2013 — featured in the "GQ" song along with famous Russian rappers Timati and L'One.

2015 — Another humorous video that Mazaev took part of was a project in the frameworks of "Evening Urgant" show (similar to the Jimmy Fallon show in America). The song "Эх, лук-лучок" was created after an interview with Oleg Oparin. The show's creative team were so impressed by the interviewee's ability to improvise, that they decided to turn his simple tune into a hit. Among those who took part in the creation of this are Timati, Ilya Lagutenko (frontman of Mummiy Troll), Vera Brezhnev, Valeriya and Philipp Kirkorov.

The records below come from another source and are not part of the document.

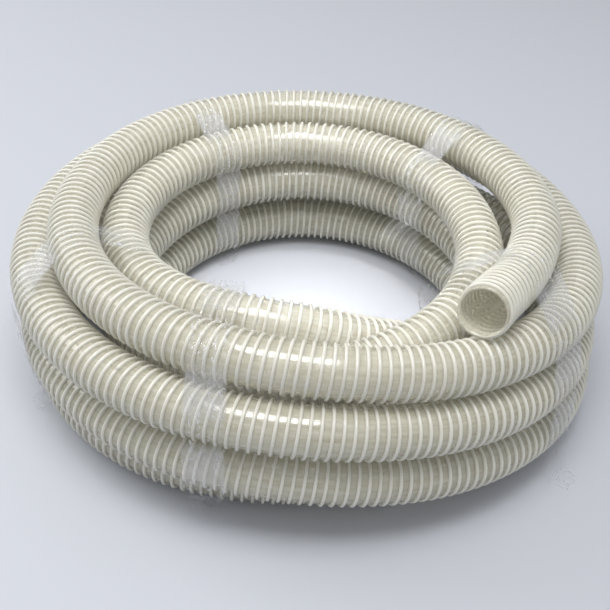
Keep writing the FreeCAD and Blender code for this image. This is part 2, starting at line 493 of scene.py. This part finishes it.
def softbox(name, centre, target, size, power, spread=180.0):
    """A rectangular area light that faces a target, spreading by an angle in degrees."""
    lamp = bpy.data.lights.new(name, "AREA")
    lamp.shape = "RECTANGLE"
    lamp.size, lamp.size_y = size
    lamp.energy = power
    lamp.spread = math.radians(spread)
    light = bpy.data.objects.new(name, lamp)
    light.location = centre
    light.rotation_euler = (Vector(target) - Vector(centre)).to_track_quat("-Z", "Y").to_euler()
    bpy.context.scene.collection.objects.link(light)


def lights():
    world = bpy.data.worlds.new("studio")
    bpy.context.scene.world = world
    world.use_nodes = True
    sky = world.node_tree.nodes["Background"]
    sky.inputs["Color"].default_value = (0.97, 0.98, 1.0, 1.0)
    # the sky is brighter overhead than round the horizon
    tree = world.node_tree
    look = node(tree, "ShaderNodeTexCoord")
    parts = node(tree, "ShaderNodeSeparateXYZ")
    tree.links.new(look.outputs["Generated"], parts.inputs["Vector"])
    glow = node(tree, "ShaderNodeMapRange", From_Min=0.0, From_Max=1.0, To_Min=0.14, To_Max=0.84)
    tree.links.new(parts.outputs["Z"], glow.inputs["Value"])
    tree.links.new(glow.outputs["Result"], sky.inputs["Strength"])
    softbox("overhead", (-0.08, -0.38, 1.80), (-0.06, 0.10, 0.0), (0.85, 0.70), 16.5)
    softbox("into_the_eye", (0.0, 0.0, 1.6), (0.0, 0.0, 0.0), (0.18, 0.18), 0.20, spread=14.0)
    softbox("left_side", (-1.9, 0.7, 1.1), (0, 0.1, 0.1), (1.4, 1.4), 20.0)
    bpy.context.scene.cycles.transparent_max_bounces = 32
    bpy.context.scene.view_settings.view_transform = "Standard"


def camera():
    """Looks down on the coil from the front, a little tilted; the lens sees about 35 degrees."""
    lens = bpy.data.cameras.new("camera")
    lens.sensor_width = 36.0
    lens.lens = 56.53
    eye = bpy.data.objects.new("camera", lens)
    bpy.context.scene.collection.objects.link(eye)
    ahead = Vector((-0.0016, 0.7727, -0.6347)).normalized()
    right = ahead.cross(Vector((-0.0468, 0.634, 0.7719))).normalized()
    turn = Matrix((right, right.cross(ahead), -ahead)).transposed().to_4x4()
    eye.matrix_world = Matrix.Translation((-0.0010, -0.7624, 0.6647)) @ turn
    bpy.context.scene.camera = eye


def main():
    line = make_hose()
    for number, name in enumerate(TIES):
        make_tie(name, line, number)
    stage()
    lights()
    camera()


main()
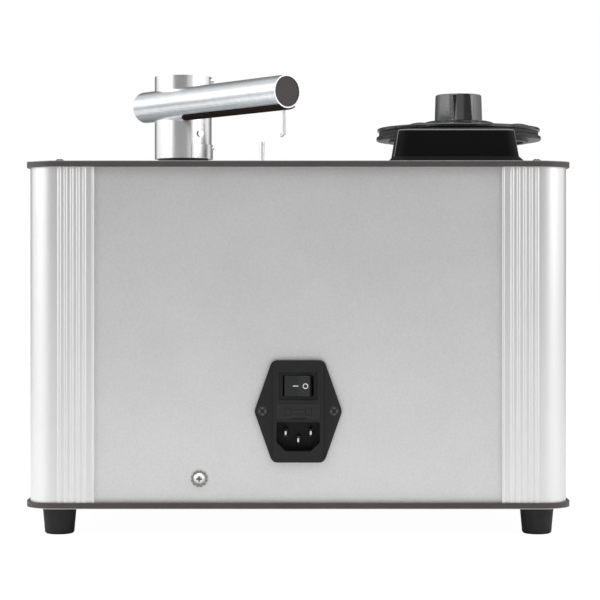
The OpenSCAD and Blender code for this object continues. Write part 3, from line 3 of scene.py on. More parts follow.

The project resembles the 1985 "We are the World" song produced by over 20 famous musicians.

=== Acting ===
- 1979 — The Meeting Place Cannot Be Changed as saxophonist in the restaurant
- 2002 — The Kopeck as Bubuka
- 2008 — Dark Planet as Voldyr
- 2008 — Radio Day as cameo
=== Awards ===
- 2010 — Awarded with the title of Merited Artist of Russian Federation by then president Dmitry Medvedev
- 2010 — Received Musician of the Year award at the yearly ceremony of "GQ people"

== Personal life ==
Mazayev is married to Senior Lifestyle Editor of GQ Russia (Conde Nast) Galina Mazaeva.
Mazayev has a son from his first marriage; Ilya Mazaev, who after graduating from Moscow State University (Russian: МГУ) studied in the prestigious Berklee College of Music, Boston, USA.